None of this is illegal. None of it is shocking. Rogers is the axis of the Leafs universe.
But if the organization is asking the public to buy transparency and structure, it is not a great look to appear to retreat into the company ecosystem the moment the questions get uncomfortable.
This is the reality of the modern Leafs. The same company that controls the team also controls much of the megaphone. That means the Leafs have to be even more disciplined in public, not less. Otherwise, every decision turns into a second argument about access and narrative management.
And it all circles back to the same thing.
This is not about whether John Chayka can do the job. He might be excellent.
It is not even about whether Mats Sundin can help. He might.
But Sundin is not universally adored in the way some people pretend. Some fans still hold grudges about the no-trade clause era. Others never connected with his personality the way they did with the blue-collar mythology of Gilmour, Clark, Tucker, Roberts, and that generation. So if the Leafs think his presence automatically buys goodwill, they are misreading their own market.
Which is why his role needs to be real. Not handshake and nostalgia. Real influence, clear reporting lines, clear authority, and no confusion about who owns the final call.
The Leafs can still make this work. But the first day was supposed to signal command and clarity.

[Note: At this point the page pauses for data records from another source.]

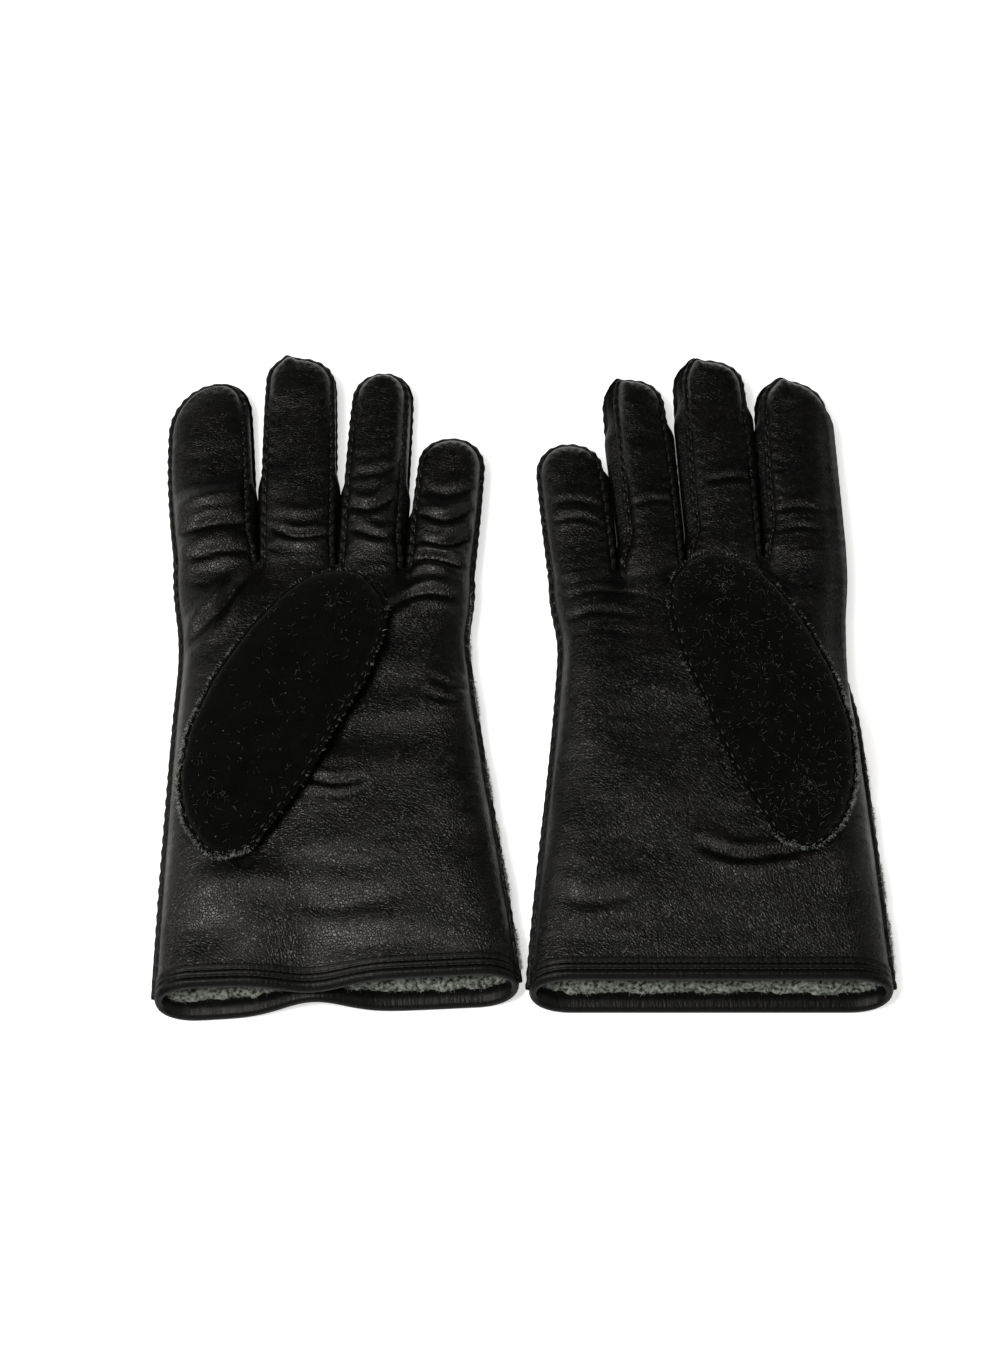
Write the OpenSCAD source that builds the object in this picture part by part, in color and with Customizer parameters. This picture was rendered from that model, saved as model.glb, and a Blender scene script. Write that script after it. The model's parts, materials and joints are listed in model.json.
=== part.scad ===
// A pair of lined, hand-sewn leather gloves, lying palm up with the thumbs folded over the palms.
// Millimetres. +X to the right glove, +Y to the fingertips, +Z up, the table at z = 0.
// Each glove is written once, as a left glove in its own frame: the origin is the middle of the
// cuff's edge on the table, and the thumb is on the -X side. The right glove is its mirror image.

/* [Leather and lining] */
// Thickness of the leather panels
leather_t = 1.2; // [0.8:0.1:1.6]
// Thickness of the fleece lining, as it lies pressed
lining_t = 2.6; // [1.8:0.1:3]

/* [Hand] */
// Width of the glove at the cuff's edge, laid flat
cuff_w = 126; // [110:1:150]
// Width half way up the forearm part
gauntlet_w = 120; // [105:1:142]
// Width at the wrist, beside the thumb
wrist_w = 106; // [95:0.5:128]
// Height of the glove at the cuff
cuff_h = 17; // [14:0.5:21]
// Height of the glove over the palm
palm_h = 18; // [15:0.5:22]
// How much further the back of the cuff reaches than the palm side, as the glove lies
cuff_slant = 4; // [0:0.5:8]
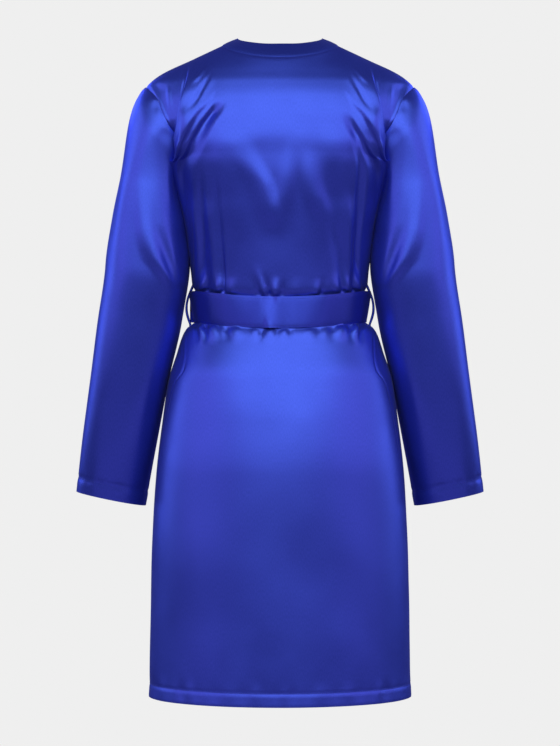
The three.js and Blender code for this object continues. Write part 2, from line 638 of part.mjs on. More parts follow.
function makeSleeve(side, name) {
  const count = 2 * ARMHOLE_ROWS;
  const seam = armholeRing(side);
  const first = sleeveRing(side, SLEEVE[0].at, count);
  const below = sleeveRing(side, SLEEVE[0].at + 0.03, count);
  const grid = [];
  const capRows = 5;
  const height = (i) => Math.min(i, count - i) / ARMHOLE_ROWS;
  for (let row = 0; row <= capRows; row += 1) {
    const t = row / capRows;
    grid.push(
      seam.map((from, i) => {
        const to = first[i];
        const reach = from.distanceTo(to);
        const fall = read(SLEEVE_START, "at", height(i), "fall") * RAD;
        const out = new THREE.Vector3(side * Math.cos(fall), 0, -Math.sin(fall)).multiplyScalar(reach * 0.9);
        const down = below[i].clone().sub(to).normalize().multiplyScalar(reach * 1.1);
        const t2 = t * t;
        const t3 = t2 * t;
        return new THREE.Vector3()
          .addScaledVector(from, 2 * t3 - 3 * t2 + 1)
          .addScaledVector(out, t3 - 2 * t2 + t)
          .addScaledVector(to, 3 * t2 - 2 * t3)
          .addScaledVector(down, t3 - t2);
      }),
    );
  }
  const cuffTurn = 0.97; // share of the sleeve at which the cuff's turn begins
  const tubeRows = SLEEVE_ROWS - capRows;
  for (let row = 1; row <= tubeRows; row += 1) {
    const at = SLEEVE[0].at + ((cuffTurn - SLEEVE[0].at) * row) / (tubeRows - 1);
    grid.push(sleeveRing(side, row < tubeRows ? at : 1, count));
  }
  const normals = normalsOf(grid, true).map((row) => row.map((n) => n.multiplyScalar(-side)));
  normals[0] = normals[0].map((n, i) =>
    n.lerp(figureNormal(grid[0][i]), ramp((height(i) - 0.6) / 0.3)).normalize(),
  );
  const folded = moveOut(grid, normals, (r, c) => {
    const at = SLEEVE[0].at + ((cuffTurn - SLEEVE[0].at) * (r - capRows)) / (tubeRows - 1);
    return r > capRows ? sleeveFold(at, (c / count) * 360, 370) : 0;
  });
  folded[0] = folded[0].map((p, i) => {
    const way = folded[1][i].clone().sub(p);
    const aside = side * 2.6 * SEAM * (1 - ramp(height(i) * 3));
    return p.clone().addScaledVector(way, SEAM / way.length()).add(new THREE.Vector3(aside, 0, 0));
  });
  const wall = (row) => (row >= SLEEVE_ROWS - 1 ? TURNED : CLOTH);
  addPiece(name, wallOf(folded, normals, wall, true), satin);
}

// ---- Belt ----

const beltStand = (x, front) => BELT.clear + BELT.wall + (front ? wrapLift(RIGHT, x, BELT.bottom) : 0);

// A point of the belt's outer face, all the way round from the centre back.
function beltPoint(turn, z) {
  const side = turn <= Math.PI ? RIGHT : LEFT;
  const angle = turn <= Math.PI ? turn : 2 * Math.PI - turn;
  const place = figureByAngle(side, angle, z);
  const out = new THREE.Vector3(place.x, place.y, 0).normalize();
  return place.addScaledVector(out, beltStand(place.x, angle > Math.PI / 2));
}

const BELT_STEPS = 64;

function makeBelt() {
  const grid = [BELT.bottom, (BELT.bottom + BELT.top) / 2, BELT.top].map((z) =>
    Array.from({ length: BELT_STEPS }, (_, step) => beltPoint((step / BELT_STEPS) * 2 * Math.PI, z)),
  );
  addPiece("belt", wallOf(grid, normalsOf(grid, true), () => BELT.wall, true), beltSatin);
}

const knotZ = (BELT.top + BELT.bottom) / 2;
const knotSeat = beltPoint(Math.PI, knotZ).y; // the belt's outer face at the centre front

// The flat knot: a rounded, slightly pleated lump that keeps clear of the belt behind it.
function makeKnot() {
  const ball = new THREE.SphereGeometry(1, KNOT.around, KNOT.rings).attributes.position;
  const square = (value) => Math.sign(value) * Math.abs(value) ** KNOT.squareness;
  const place = (i) => {
    const x = ball.getX(i);
    const y = ball.getZ(i);
    const z = ball.getY(i);
    const pleat = 1 + 0.05 * Math.cos(5 * Math.atan2(z, x) + 1.2);
    const px = square(x) * KNOT.half * pleat * (1 - 0.14 * z);
    const pz = square(z) * KNOT.high * pleat + knotZ;
    const turn = Math.PI - Math.sign(px) * Math.asin(Math.min(0.9, Math.abs(px) / 135));
    const clear = beltPoint(turn, pz).y + SEAM + 0.35;
    return [px, Math.max(knotSeat + KNOT.deep * (0.42 + square(y)), clear), pz];
  };
  const points = [place(0)];
  for (let r = 1; r < KNOT.rings; r += 1) {
    for (let c = 0; c < KNOT.around; c += 1) points.push(place(r * (KNOT.around + 1) + c));
  }
  points.push(place(KNOT.rings * (KNOT.around + 1)));
  const at = (r, c) => 1 + (r - 1) * KNOT.around + (c % KNOT.around);
  const faces = [];
  for (let c = 0; c < KNOT.around; c += 1) {
    faces.push(0, at(1, c), at(1, c + 1));
    faces.push(points.length - 1, at(KNOT.rings - 1, c + 1), at(KNOT.rings - 1, c));
    for (let r = 1; r < KNOT.rings - 1; r += 1) {
      faces.push(at(r, c), at(r + 1, c), at(r + 1, c + 1), at(r, c), at(r + 1, c + 1), at(r, c + 1));
    }
  }
  const knot = new THREE.BufferGeometry();
  knot.setAttribute("position", new THREE.Float32BufferAttribute(points.flat(), 3));
  knot.setIndex(faces);
  addPiece("belt_knot", knot, beltSatin);
}

// How the belt's two ends hang: how far each leans out by its lower end, and its length.
const TAILS = [
  { name: "belt_tail_left", side: LEFT, lean: 34, long: 430 },
  { name: "belt_tail_right", side: RIGHT, lean: 46, long: 395 },
];
const TAIL_STEPS = 16;

function makeTail({ name, side, lean, long }) {
  const top = knotZ - KNOT.high * 1.035 - SEAM; // just under the knot's lowest point
  const knotFace = knotSeat + KNOT.deep * 0.4;
  const grid = [];
  for (let step = 0; step <= TAIL_STEPS; step += 1) {
    const t = step / TAIL_STEPS;
    const spread = ramp(t * 4);
    const half = (TAIL.neck + (TAIL.wide - TAIL.neck) * spread) / 2;
    const middle = side * (TAIL.start + (half - TAIL.neck / 2) * 1.1 + lean * t ** 1.3);
    const z = top - long * t;
    const row = [];
    for (let c = 0; c <= TAIL.columns; c += 1) {
      const x = middle + half * ((2 * c) / TAIL.columns - 1);
      const skirt = figureByPlace(1, x, z).y;
      const hang = Math.max(skirt + TAIL.clear + WRAP_LIFT, knotFace * (1 - ramp(t * 3)));
      const wave = 3 * Math.sin(1.5 + 5 * t) * ramp(t * 3) + 2.2 * spread * Math.cos((x - middle) / 9);
      row.push(new THREE.Vector3(x, hang + wave, z));
    }
    grid.push(row);
  }
  addPiece(name, wallOf(grid, normalsOf(grid), () => TAIL.wall), beltSatin);
}

// ---- Belt loops ----

function makeLoop(side, name) {
  const seat = (z) => figureByAngle(side, 90 * RAD, z).x + side * (LOOP.radius + SEAM + 0.6);
  const high = LOOP.top - LOOP.bottom;
  const outermost = figureByAngle(side, 90 * RAD, -390).x + side * LOOP.stand;
  const route = new THREE.CatmullRomCurve3(
    [
      { x: seat(LOOP.top + 6), z: LOOP.top + 6 },
      { x: seat(LOOP.top) + side * 3.6, z: LOOP.top - 1.5 },
      { x: outermost - side * 1.2, z: LOOP.top - high * 0.3 },
      { x: outermost, z: LOOP.top - high * 0.62 },
      { x: outermost - side * 4, z: LOOP.bottom + high * 0.13 },
      { x: seat(LOOP.bottom - 2) + side * 0.4, z: LOOP.bottom - 2 },
    ].map(({ x, z }) => new THREE.Vector3(x, 0, z)),
    false,
    "centripetal",
  );
  const section = new THREE.Shape();
  section.absarc(0, 0, LOOP.radius, 0, 2 * Math.PI, false);
  const tube = new THREE.ExtrudeGeometry(section, {
    steps: LOOP.steps,
    curveSegments: LOOP.sides,
    extrudePath: route,
    bevelEnabled: false,
  });
  const mesh = new THREE.Mesh(tube, cordSatin);
  mesh.name = name;
  gown.add(mesh);
}

makeBack();
makeFront(LEFT, "front_left");
makeFront(RIGHT, "front_right");
makeSleeve(LEFT, "sleeve_left");
makeSleeve(RIGHT, "sleeve_right");
makeNeckbandBack();
makeNeckbandFront(LEFT, "neckband_left");
makeNeckbandFront(RIGHT, "neckband_right");
makeBelt();
makeKnot();
TAILS.forEach(makeTail);
makeLoop(LEFT, "belt_loop_left");
makeLoop(RIGHT, "belt_loop_right");

export default gown;
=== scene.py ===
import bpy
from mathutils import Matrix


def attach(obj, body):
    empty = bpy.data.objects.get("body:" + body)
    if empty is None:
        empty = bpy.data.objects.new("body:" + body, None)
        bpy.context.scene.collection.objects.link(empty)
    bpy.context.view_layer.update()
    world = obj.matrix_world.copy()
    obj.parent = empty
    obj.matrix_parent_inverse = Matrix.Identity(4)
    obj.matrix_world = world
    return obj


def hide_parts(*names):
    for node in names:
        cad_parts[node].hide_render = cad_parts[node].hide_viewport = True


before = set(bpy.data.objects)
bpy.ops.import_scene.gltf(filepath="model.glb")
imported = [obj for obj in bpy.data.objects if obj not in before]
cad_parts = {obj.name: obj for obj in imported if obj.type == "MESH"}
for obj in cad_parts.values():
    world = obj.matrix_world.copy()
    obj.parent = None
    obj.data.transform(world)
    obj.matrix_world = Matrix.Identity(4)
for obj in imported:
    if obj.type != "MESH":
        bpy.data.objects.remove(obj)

"""Dresses a short satin dressing gown, worn and belted with nobody in it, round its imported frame.

Sizes are in millimetres and are turned to metres where a mesh is made. The back faces -Y.
"""
import logging
import math
from dataclasses import dataclass
from enum import Enum
from typing import Callable, Sequence

import bpy
import numpy as np
from mathutils import Vector

LOG = logging.getLogger("dressing_gown")
MM = 0.001
LEFT, RIGHT = -1, 1
BEHIND, BEFORE = -1, 1
SIDE_NAMES = {LEFT: "left", RIGHT: "right"}

# Sizes that several pieces share.
HEM_Z = -971.0
HEM_TURN = 20.0
UNDERARM_Z = -190.0
SHOULDER_TIP_X, SHOULDER_TIP_Z = 202.0, -59.0
NECK_HALF = 88.0
NECK_TOP = 3.0
NECK_DROP = 24.0  # how far the neck seam dips at the centre back
NECK_ARCH = 0.65
NECK_COLUMNS = 8 / 18  # share of the back's columns that end at the neck
BAND_WIDTH = 32.0
BAND_AT_NECK = 25.0
BAND_TOP = 14.5
BAND_TURN_Z = 140.0  # the band reaches its full width this far below the neck
WRAP_LIFT = 4.8
BELT_TOP = -365.5
BELT_BOTTOM = -411.5
BELT_WIDE = BELT_TOP - BELT_BOTTOM
BELT_MIDDLE = (BELT_TOP + BELT_BOTTOM) / 2
BELT_WALL = 2.0
BELT_CLEAR = 1.1
BELT_DIP = 10.0  # how far the belt sinks at the centre back and front
BELT_REACH = 85.0  # how far above and below it the cloth sinks with it
UNDER_BELT = 8.0  # how far in under the belt the gathers run
EDGE_STITCH = 3.6  # from an edge of the sash to its row of stitches
SATIN_WALL = 0.7
ROW_STEP = 3.0  # from row to row of the body above the underarm
SLEEVE_STEP = 3.8  # from row to row of the sleeve


def ramp(value: np.ndarray | float) -> np.ndarray:
    """Returns a smooth ramp from 0 to 1."""
    t = np.clip(value, 0.0, 1.0)
    return t * t * (3 - 2 * t)


def bell(value: np.ndarray | float) -> np.ndarray:
    """Returns a rounded bump, 1 in the middle and 0 from one half width out."""
    return np.where(np.abs(value) < 1, (1 + np.cos(np.pi * value)) / 2, 0.0)


def climb(value: np.ndarray | float, over: float, start: float = 0.0) -> np.ndarray:
    """Returns a smooth ramp from 0 to 1."""
    return ramp((value - start) / over)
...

Instead, it signalled the opposite.
Pelley keeps telling people he understands the stakes and the need for structure, then shows up unprepared for the toughest question and muddies the simplest one.
That is not about the Toronto media being hard.
It is about leadership, looking surprised by Toronto.
And if this is what structure looks like on day one, Leafs Nation is right to be skeptical about what it looks like when the first real decision lands.